Now, shoppers at local Enmark stations can get in on the love thanks to a new venture bringing Bell’s popular ready-to-bake casseroles to select Enmark locations.

Bell says Enmark allowed her to control the menu of the casseroles and she decided to begin with her bestselling entre casseroles: chicken and wild rice, Sophie’s Stroganoff, baked ziti, shepherd’s pie, poppy seed chicken and chicken alfredo.

The dishes are sold in ready-to-bake disposable containers and come in single size, “just for two” and family size, which feeds four to six people.

“We don’t have any preservative at all in anything,” Bell says. “These recipes are old recipes or ones I developed myself.”

They are made onsite in Miss Sophie’s kitchen.

“We care a lot about what goes into these dishes. For example, we don’t use pre-graded cheese because it’s dry and doesn’t melt right. We cook our own chicken and don’t use pre-cooked chicken.”


Taking a fresh approach

She says the fresh approach gives the dishes her signature homemade taste.

“The flavor is the biggest difference. It tastes homemade because it is homemade. … We aren’t mass producing these casseroles.”

Matt Clements, director of marketing for Enmark, says bringing Bell onboard was an easy decision.

“We approached Teri with this idea because of her great reputation in the community for quality home cooking,” says Clements. “We know

she has a passion for cooking and shares in some of our same family values.”

Miss Sophie’s meals are only available at their Pooler location near the Mighty Eighth Museum, Clements says, but plans are underway to extend the products to other Savannah-area locations.

“So far the response has been tremendous,” Clements says. “We’re very excited for the possibilities this might bring in the future. Additional menu items and items that will pair with the meals are already in the works.”

While the venture with Enmark may be a new gig for Bell, the casserole business is old hat for the home-cook chef.

“My original business was a ready-to-bake casserole store,” she says.


Returning to roots

Bell says Enmark reached out to her in November, and she began working to get USDA approval, which finally came through in July.

“I was excited because my original business plan was about making it easy to bring people back to the dinner table. …“I know that at the end of the day you don’t want to go home and cook this massive meal, so when Enmark approached me, I kind of felt like I was going back to my roots because that is where I started.”

Clements agrees with Bell’s ideas on eating at home and hopes Enmark can help promote that idea in their stores.

“With more and more households having both parents at work, family time at the dinner table feels like a thing of the past,” Clements says.

“Teri has created a line of casseroles and pastas that are fully cooked and take only 30 minutes to reheat. She’s made it easy on the busy family, or busy individual, to enjoy a home-cooked meal without all the work.”


Learning to go with it

Bell admits she’s so busy these days it’s hard to get dinner ready each night, but she has help.

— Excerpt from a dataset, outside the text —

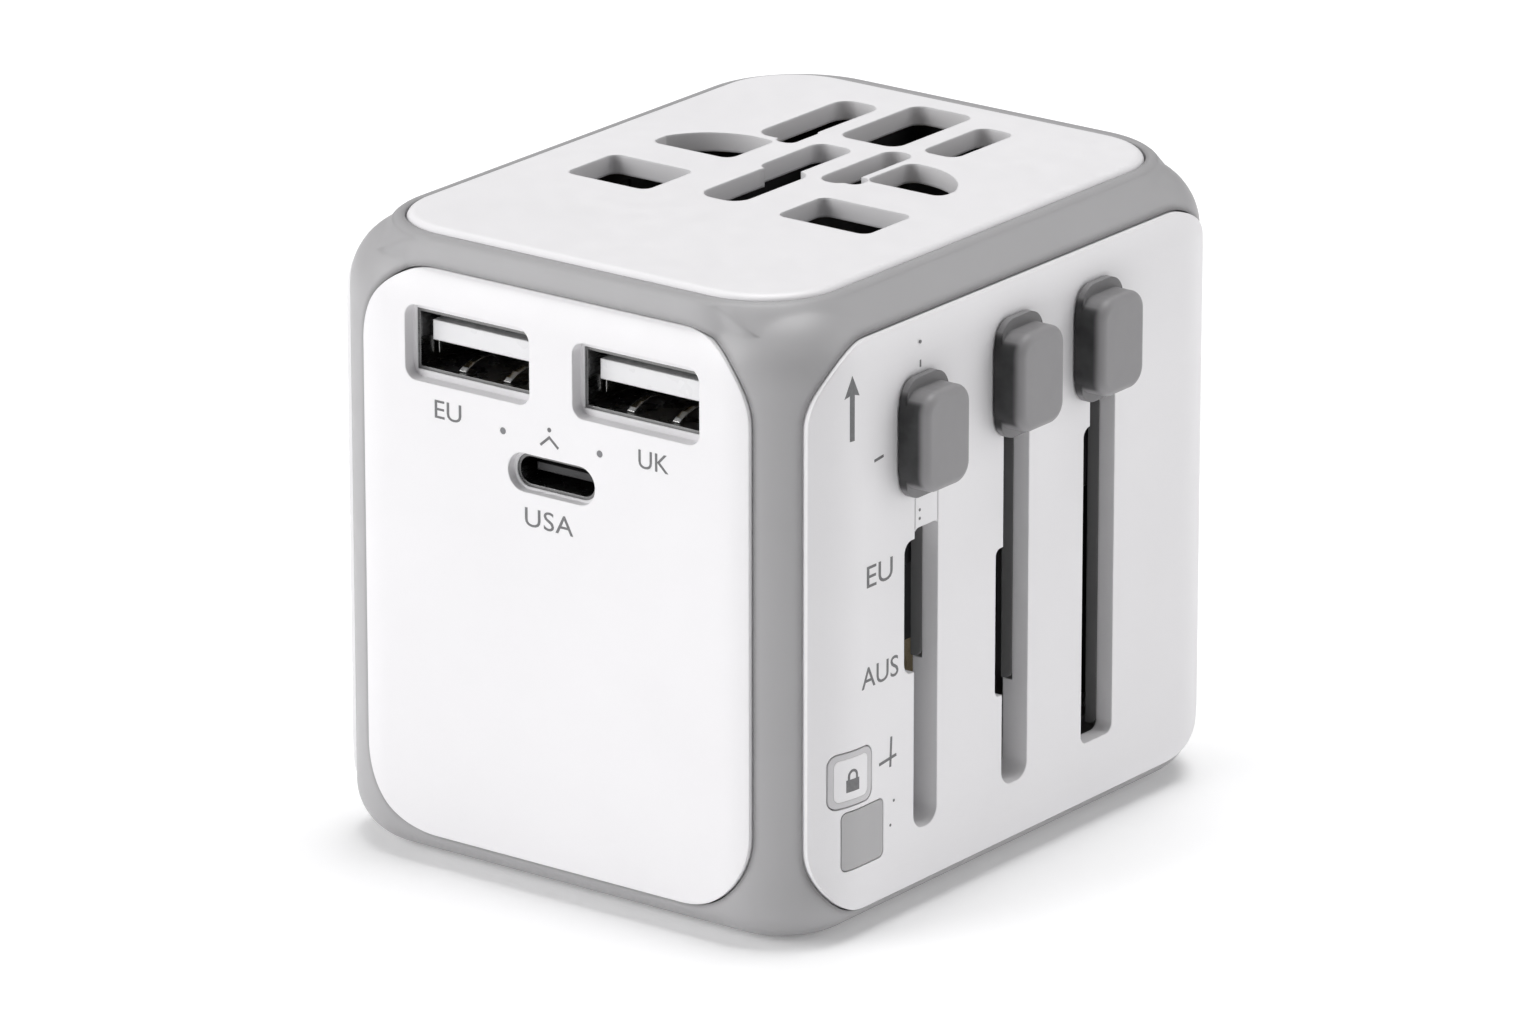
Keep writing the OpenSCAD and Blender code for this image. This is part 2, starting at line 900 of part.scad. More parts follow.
// White filler that closes the slot below the first knob down to a square end, and travels with it
module eu_insert() {
    top = eu_knob_z - stem_h / 2;
    color(panel_white)
        union() {
            on_right(panel_thin + 0.05, panel_face)
                difference() {
                    translate([eu_slot_y - 1.63, 35])
                        square([3.26, top - 35]);
                    round_span(eu_slot_y - 1.75, eu_slot_y + 1.75, 30, insert_end, 0.6);
                }
            box(arm_x1, panel_thin + 0.1, eu_slot_y - 1.2, eu_slot_y + 1.2, 37, top);
        }
}

// Round pin with a domed tip, necked down under its sleeve
module eu_pin(s) {
    tip = 8;
    r = eu_pin_d / 2;
    color(nickel)
        union() {
            rod(s * eu_pitch / 2, eu_y, 18, bar_top - 0.8, 1.6);
            rod(s * eu_pitch / 2, eu_y, tip + r, 18, r);
            translate([s * eu_pitch / 2, eu_y, tip + r])
                sphere(r = r);
        }
}

module eu_live_pin() {
    eu_pin(-1);
}

module eu_neutral_pin() {
    eu_pin(1);
}

module eu_sleeves() {
    color(inner_black)
        for (s = [-1, 1])
            difference() {
                rod(s * eu_pitch / 2, eu_y, 18, bar_z, 1.9);
                rod(s * eu_pitch / 2, eu_y, 17, bar_z + 1, 1.6);
            }
}

module us_knob() {
    slider_knob(us_knob_y, us_knob_z, us_slot_y);
}

module us_carriage() {
    color(inner_black)
        difference() {
            union() {
                box(bar_x0, 18, -9.4, -3.6, bar_z, bar_top);
                for (s = [-1, 1])
                    rod(s * us_pitch / 2, us_y, bar_z, bar_top, 4.2);
                box(15.6, bar_x1, -6, 0.4, bar_z, bar_top);
                slider_arm(us_slot_y, us_knob_z);
            }
            for (s = [-1, 1]) {
                rod(s * us_pitch / 2, us_y, bar_z - 1, bar_top + 1, hub_r + hub_gap);
                rod(s * us_pitch / 2, us_y, bar_top - 1.1, bar_top + 1, 3.7 + hub_gap);
            }
            rod(rod_x, us_y, bar_z - 1, bar_top + 1, rod_r + rod_gap);
        }
}

// Flat blade with a hole near the tip
module us_blade(s) {
    tip = 11.1;
    color(nickel)
        translate([s * us_pitch / 2, us_y, 0])
            difference() {
                intersection() {
                    box(-us_blade_t / 2, us_blade_t / 2, -us_blade_w / 2, us_blade_w / 2, tip, blade_top);
                    rotate([90, 0, 0])
                        linear_extrude(us_blade_w + 1, center = true)
                            polygon([[-0.25, tip], [0.25, tip], [us_blade_t / 2, tip + 1.2],
                                [us_blade_t / 2, 40], [-us_blade_t / 2, 40], [-us_blade_t / 2, tip + 1.2]]);
                }
                translate([-2, 0, tip + 4])
                    rotate([0, 90, 0])
                        cylinder(r = 1.5, h = 4);
            }
}

module us_hub(s) {
    color(inner_black)
        translate([s * us_pitch / 2, us_y, 0])
            difference() {
                union() {
                    rod(0, 0, bar_z, bar_top - 1, hub_r);
                    rod(0, 0, bar_top - 1, bar_top, 3.7);
                }
                box(-us_blade_t / 2, us_blade_t / 2, -us_blade_w / 2, us_blade_w / 2, bar_z - 1, blade_top);
            }
}

module us_live_blade() {
    us_blade(-1);
}

module us_neutral_blade() {
    us_blade(1);
}

module us_live_hub() {
    us_hub(-1);
}

module us_neutral_hub() {
    us_hub(1);
}

module uk_knob() {
    slider_knob(uk_knob_y, uk_knob_z, uk_slot_y);
}

module uk_carriage() {
    color(inner_black)
        difference() {
            union() {
                box(bar_x0, 15, -2, 3.6, bar_z, bar_top);
                box(bar_x0, -14, 3.5, 8.4, bar_z, bar_top);
                box(-4, 4, 3.5, 27.6, bar_z, bar_top);
                box(3.9, bar_x1, 9.2, 14.2, bar_z, bar_top);
                slider_arm(uk_slot_y, uk_knob_z);
            }
            for (s = [-1, 1])
                box(s * uk_pitch / 2 - 2.6, s * uk_pitch / 2 + 2.6, uk_y - 1.6, uk_y + 1.6,
                    bar_z - 1, bar_top - 0.8);
            box(-2, 2, earth_y - 4, earth_y + 4, bar_z - 1, bar_top - 0.8);
            rod(rod_x, 6, bar_z - 1, bar_top + 1, rod_r + rod_gap);
        }
}

// Rectangular bar standing on a chamfered tip
module tapered_bar(w, d, z0, z1) {
    intersection() {
        rotate([90, 0, 0])
            linear_extrude(d, center = true)
                polygon([[1 - w / 2, z0], [w / 2 - 1, z0], [w / 2, z0 + 1.6], [w / 2, z1],
                    [-w / 2, z1], [-w / 2, z0 + 1.6]]);
        rotate([90, 0, 90])
            linear_extrude(w, center = true)
                polygon([[1 - d / 2, z0], [d / 2 - 1, z0], [d / 2, z0 + 1.6], [d / 2, z1],
                    [-d / 2, z1], [-d / 2, z0 + 1.6]]);
    }
}

module uk_pin(s) {
    color(brass)
        translate([s * uk_pitch / 2, uk_y, 0])
            union() {
                tapered_bar(6.35, 4, 9.3, 18.4);
                box(-2.6, 2.6, -1.6, 1.6, 18.3, bar_top - 0.8);
            }
}

module uk_live_pin() {
    uk_pin(1);
}

module uk_neutral_pin() {
    uk_pin(-1);
}

module uk_earth_pin() {
    color(brass)
        translate([0, earth_y, 0])
            tapered_bar(4, 8, 4.3, bar_top - 0.8);
}

module uk_sleeves() {
    color(inner_black)
        for (s = [-1, 1])
            translate([s * uk_pitch / 2, uk_y, 0])
                difference() {
                    box(-3.15, 3.15, -1.95, 1.95, 18.4, bar_z);
                    box(-2.6, 2.6, -1.6, 1.6, 17, bar_z + 1);
                }
}

// ---- Release button and fuse drawer ------------------------------------------------------------

bracket_x = 19.4;
cap_floor = 26.6;

// Push button with its plunger and a shallow seat for the cap
module release_button() {
    color(frame_grey)
        union() {
            difference() {
                intersection() {
                    body_solid(panel_proud);
                    on_right(panel_back + 0.4, half_w + 2)
                        translate([button_y, button_z])
                            round_rect(button_w, button_h, 0.9);
                }
                on_right(cap_floor, half_w + 2)
                    translate([button_y, button_z])
                        round_rect(button_w - 1.1, button_h - 1.1, 0.6);
            }
            translate([bracket_x - 0.4, button_y, button_z])
                rotate([0, 90, 0])
                    cylinder(r = 1, h = panel_back + 0.5 - bracket_x + 0.4);
        }
}

module button_cap() {
    color(panel_white)
        intersection() {
            body_solid(panel_proud);
            on_right(cap_floor, half_w + 2)
                translate([button_y, button_z])
                    round_rect(button_w - 1.1, button_h - 1.1, 0.6);
        }
}

// Wall the button spring pushes against
module button_bracket() {
    color(inner_black)
        difference() {
            union() {
                box(bracket_x - 1.2, bracket_x, button_y - 3, board_y, 13.3, 18.6);
                box(1, bracket_x, -28.2, board_y, 13.1, 13.8);
            }
            translate([bracket_x - 3, button_y, button_z])
                rotate([0, 90, 0])
                    cylinder(r = 1.3, h = 6);
        }
}

// Open coil drawn as a stack of rings
module button_spring() {
    color(nickel)
        for (k = [0 : 4])
            translate([bracket_x + 0.35 + k * 1.2, button_y, button_z])
                rotate([0, 90, 0])
                    rotate_extrude()
                        translate([1.7, 0])
                            circle(r = 0.25);
}

// Channel that guides the fuse drawer
module fuse_holder() {
    color(inner_black)
        difference() {
            box(1, panel_back - 1.4, -28.2, -20.5, 6.3, 13.1);
            box(2.2, panel_back + 1, drawer_y - drawer_w / 2 - 0.1, drawer_y + drawer_w / 2 + 0.1, 7, 12.7);
        }
}

// Two leaf contacts over the fuse
module fuse_clips() {
    color(brass)
        for (x = [5, 19.5])
            box(x, x + 2.4, drawer_y - 1.2, drawer_y + 1.2, 12.35, 12.7);
}

module fuse_drawer() {
    color(frame_grey)
        union() {
            intersection() {
                body_solid(panel_proud);
                on_right(panel_back, half_w + 2)
                    translate([drawer_y, drawer_z])
                        round_rect(drawer_w, drawer_h, 0.55);
            }
            difference() {
                box(3, panel_back + 0.1, drawer_y - 2.65, drawer_y + 2.65, 7.2, 10);
                translate([4, drawer_y, drawer_z + 0.05])
                    rotate([0, 90, 0])
                        cylinder(r = fuse_r, h = 20);
                box(4, 24, drawer_y - fuse_r, drawer_y + fuse_r, drawer_z + 0.05, 11);
            }
        }
}

module fuse_tube() {
    color([0.9, 0.88, 0.82])
        translate([8, drawer_y, drawer_z + 0.05])
            rotate([0, 90, 0])
                cylinder(r = fuse_r - 0.15, h = 12);
}

module fuse_caps() {
    color(nickel)
        for (x = [4, 20])
            translate([x, drawer_y, drawer_z + 0.05])
                rotate([0, 90, 0])
                    cylinder(r = fuse_r, h = 4);
}

// ---- Output ------------------------------------------------------------------------------------

outer_frame();
base_plate();
base_screws();
socket_plate();
front_panel();
slider_panel();
left_panel();
rear_panel();
chassis_deck();
guide_rods();
socket_block();
live_contact();
neutral_contact();
earth_contact();
safety_shutter();
shutter_spring();
main_board();
usb_a_shell_left();
usb_a_shell_right();
usb_a_tongue_left();
usb_a_tongue_right();
usb_a_contacts();
usb_c_shell();
usb_c_tongue();
indicator_pipes();
transformer();
filter_capacitors();
choke();
live_rail();
neutral_rail();
eu_knob();
eu_carriage();
eu_insert();
eu_live_pin();
eu_neutral_pin();
eu_sleeves();
us_knob();
us_carriage();
us_live_blade();
us_live_hub();
us_neutral_blade();
us_neutral_hub();
uk_knob();
uk_carriage();
uk_live_pin();
uk_neutral_pin();
uk_earth_pin();
uk_sleeves();
release_button();
button_cap();
button_spring();
button_bracket();
fuse_holder();
fuse_clips();
fuse_drawer();
fuse_tube();
fuse_caps();
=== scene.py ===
"""Universal travel adapter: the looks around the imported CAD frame.

Metres throughout, in the CAD's own frame: the adapter stands on z = 0, its USB face looks
along -Y and its slider face along +X.
"""

import math

import bmesh
import bpy
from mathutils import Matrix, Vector


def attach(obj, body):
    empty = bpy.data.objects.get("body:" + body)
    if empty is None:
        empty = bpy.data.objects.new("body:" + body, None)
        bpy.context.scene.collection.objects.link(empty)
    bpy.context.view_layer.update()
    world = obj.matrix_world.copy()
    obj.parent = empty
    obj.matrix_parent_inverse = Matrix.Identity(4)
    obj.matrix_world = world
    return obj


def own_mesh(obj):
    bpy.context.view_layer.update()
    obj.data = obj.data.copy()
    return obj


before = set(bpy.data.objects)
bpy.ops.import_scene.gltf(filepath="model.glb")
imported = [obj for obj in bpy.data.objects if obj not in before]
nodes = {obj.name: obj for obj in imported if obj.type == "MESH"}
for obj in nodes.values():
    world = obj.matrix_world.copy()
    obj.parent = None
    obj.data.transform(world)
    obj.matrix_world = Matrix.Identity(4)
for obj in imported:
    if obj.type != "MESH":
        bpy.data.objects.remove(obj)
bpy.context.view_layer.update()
scene = bpy.context.scene

MM = 0.001
MICRON = 0.000001

# The outer skin of the slider face and the USB face, and the radius of the slider face's two
# upright edges, in mm
SKIN_X = 27.6
SKIN_Y = 33.3
EDGE_R = 8.7


# ---- Node helpers ------------------------------------------------------------------------------

# The Mix node's colour sockets share their names with its other kinds, so they go by number
MIX_FACTOR, MIX_FIRST, MIX_SECOND, MIX_RESULT = 0, 6, 7, 2

# A wave texture at scale 1 has one band in this many metres
WAVE_PITCH = 0.314


def new_material(name):
    """A Principled material, its node tree and its shader."""
    material = bpy.data.materials.new(name)
    material.use_nodes = True
    return material, material.node_tree, material.node_tree.nodes["Principled BSDF"]


def add_node(tree, kind, inputs=None, **settings):
    """A node with its settings, and its inputs either linked or set."""
    node = tree.nodes.new(kind)
    for key, value in settings.items():
        setattr(node, key, value)
    for key, value in (inputs or {}).items():
        if isinstance(value, bpy.types.NodeSocket):
            tree.links.new(value, node.inputs[key])
        else:
            node.inputs[key].default_value = value
    return node


def object_space(tree):
    """Metres in the CAD's frame, because a piece's object sits at the origin."""
    return add_node(tree, "ShaderNodeTexCoord").outputs["Object"]


def stretched(tree, vector, scale):
    """The coordinates scaled unevenly, for brushed and layered patterns."""
    return add_node(tree, "ShaderNodeMapping", {"Vector": vector, "Scale": scale}).outputs["Vector"]


def noise(tree, vector, scale, detail=2.0, rough=0.5):
    """Smooth random values around 0.5."""
    return add_node(
        tree,
        "ShaderNodeTexNoise",
        {"Vector": vector, "Scale": scale, "Detail": detail, "Roughness": rough},
    ).outputs["Fac"]


def remap(tree, value, low_in, high_in, low_out, high_out, smooth=False):
    """Carries one range over to another, clamped at both ends."""
    return add_node(
        tree,
        "ShaderNodeMapRange",
        {
            "Value": value,
            "From Min": low_in,
            "From Max": high_in,
            "To Min": low_out,
            "To Max": high_out,
        },
        interpolation_type="SMOOTHSTEP" if smooth else "LINEAR",
    ).outputs["Result"]


def arith(tree, operation, a, b=0.0):
    """A Math node on sockets or plain numbers."""
    node = add_node(tree, "ShaderNodeMath", operation=operation)
    for socket, value in zip(node.inputs, (a, b)):
        if isinstance(value, bpy.types.NodeSocket):
            tree.links.new(value, socket)
        else:
            socket.default_value = value
    return node.outputs[0]


def blended(tree, factor, first, second):
    """Mixes two colours by a factor; either may be a socket or a plain colour."""
    node = add_node(tree, "ShaderNodeMix", data_type="RGBA")
    for key, value in ((MIX_FACTOR, factor), (MIX_FIRST, first), (MIX_SECOND, second)):
        if isinstance(value, bpy.types.NodeSocket):
            tree.links.new(value, node.inputs[key])
        elif key == MIX_FACTOR:
            node.inputs[key].default_value = value
        else:
            node.inputs[key].default_value = (*value, 1.0)
    return node.outputs[MIX_RESULT]


def tint(colour, gain):
    """A colour made lighter or darker."""
    return tuple(c * gain for c in colour)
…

“Luckily my husband is a wonderful cook, and we eat together every night that I’m not working.”

She says sharing a meal is a way to bond with others.

“You learn a lot about the other person when you share a meal with them. There is something about food that breaks down those barriers and facades.

“… You get to know your family by sitting down and talking to them. Also a lot of lessons are taught at the dinner table — good manners, things about life — on a casual basis.”

While Bell’s approach to meal planning and family dinners may seem planned and organized, she says she never knows what new business idea she will stumble into next.

“I don’t know what is going to come through the door tomorrow, I just take it as it comes, but right now I’m focused on Enmark and getting in there and getting a good system going so we can get the casseroles in other markets.

“… When Enmark approached me, I got their email with the proposal 10 days after my daughter died. My first reaction was to say I can’t deal with this right now, but it’s actually been a blessing in disguise because I’ve had to focus and keep moving, so it’s been a good thing to keep me going.”